On the east shores of Lake Albacutya nestled Albacutya Station, run by the O’Sullivan family and where Mad Dog overheard a conversation about isolated Pine Plains station.

Morgan must have liked what he heard, and he decided that Pine Plains sounded like the perfect hideaway. So, the story goes, he demanded Mrs O’Sullivan cook him a hearty breakfast of bacon and eggs, and then promptly stole six fresh horses and seven chooks, loaded the gold onto the horses, and headed up Outlet Creek to camp at Pine Plains for two months until the ‘heat’ was off.

The Albacutya Station buildings, including the kitchen where Mad Dog is said to have eaten that breakfast, are on display at the Jeparit museum.

O’Sullivan family members can remember being shown what was reputedly Morgan’s campsite in the 300-acre bull oak swamp at Pine Plains, however they have not been able to locate the exact location since, and the large amount of gold Morgan was carrying in his saddlebags has never been recovered.

It’s assumed it’s still where he hid it on Pine Plains, waiting to be found.

That alluring prospect is the catalyst for a Mad Dog Morgan trail walk, a forerunner event of the festival that is scheduled for the long weekend.

The 26-kilometre walk, officially dubbed ‘A Walk in the Park,’ will be undertaken on Friday, June 8, and participants will be able to literally walk in the footsteps of the bushranger, taking in the beauty of the Outlet Creek Trail and maybe find the missing gold!

The walk through Wyperfeld National Park will begin at the Wonga camping grounds and follow the creek to Pine Plains Lodge.

This is the route Mad Dog Morgan took while hiding out from the law in 1862.

The canoe trees, lake beds, flora, fauna and natural beauty will combine to make this an unforgettable experience, organisers claim.

The walk can be conquered by people with a reasonable level of fitness, but organisers are strongly recommending potential participants do some training prior to the event.

“A health check from your local GP would also be a good idea as it can be a fairly strenuous walk in an isolated area,” they added.

The number of places on the walk is limited. For more information contact Bryce at the Patchewollock Pub on 0419 024 660 or 5084 1280 or log onto the Mad Dog Morgan Lost Gold Festival Facebook page.

The Facebook page also contains more information about the festival proper.

The inaugural Mad Dog Morgan Festival will coincide with the annual Camp Oven Challenge at Pine Plains, ensuring the long weekend will be an unforgettable experience in Patchewollock.

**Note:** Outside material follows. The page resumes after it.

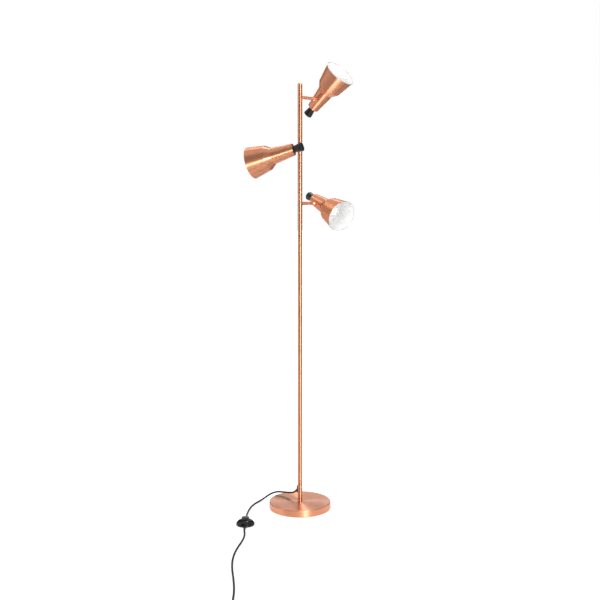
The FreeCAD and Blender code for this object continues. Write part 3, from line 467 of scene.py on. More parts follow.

The Mad Dog Morgan festival will be staged at the Patchewollock Hotel from 6pm on the evening of Saturday, June 9, with live music and prizes to be given away for competitions including the much-anticipated Mad Dog lookalike contest.

Sunday, June 10, the focus will shift to the traditional Camp Oven Challenge at Pine Plains Lodge.

The invitation is open according to organisers, and those with camp oven cooking skills are encouraged to showcase a camp oven creation and challenge for the prizes on offer.

Alternatively, you could spend the day sampling those creations including such exquisite dishes as Lake Agnes perch in quandong sauce, whilst raising money for local community projects.

Registration is at 9am with a variety of activities throughout the day.

If you would like to know more about the Camp Oven Challenge please call Gen on 0437 350 385 or Jono on 0407 733 123.

The festival, and festival activities, from the walk to the camp oven cook-off, are being used as vehicle to promote Mental Health in isolated rural areas.

FOOTNOTE: The story goes that on April 8, 1865, Morgan held up the MacPherson family at Peechelba Station in Victoria. Alice Keenan, a nursemaid to their baby Christina, was allowed to leave the room to attend to the infant. She escaped from the station and told Mr Rutherford, the co-owner of the property, of the hold-up.

The following morning as Morgan was leaving the property, he was surrounded by police. He was shot once in the back, just above the shoulder blade, by John Windlaw (also reported as Quinlan), a station employee. Morgan died of the wound that day. He was buried at Wangaratta Cemetery.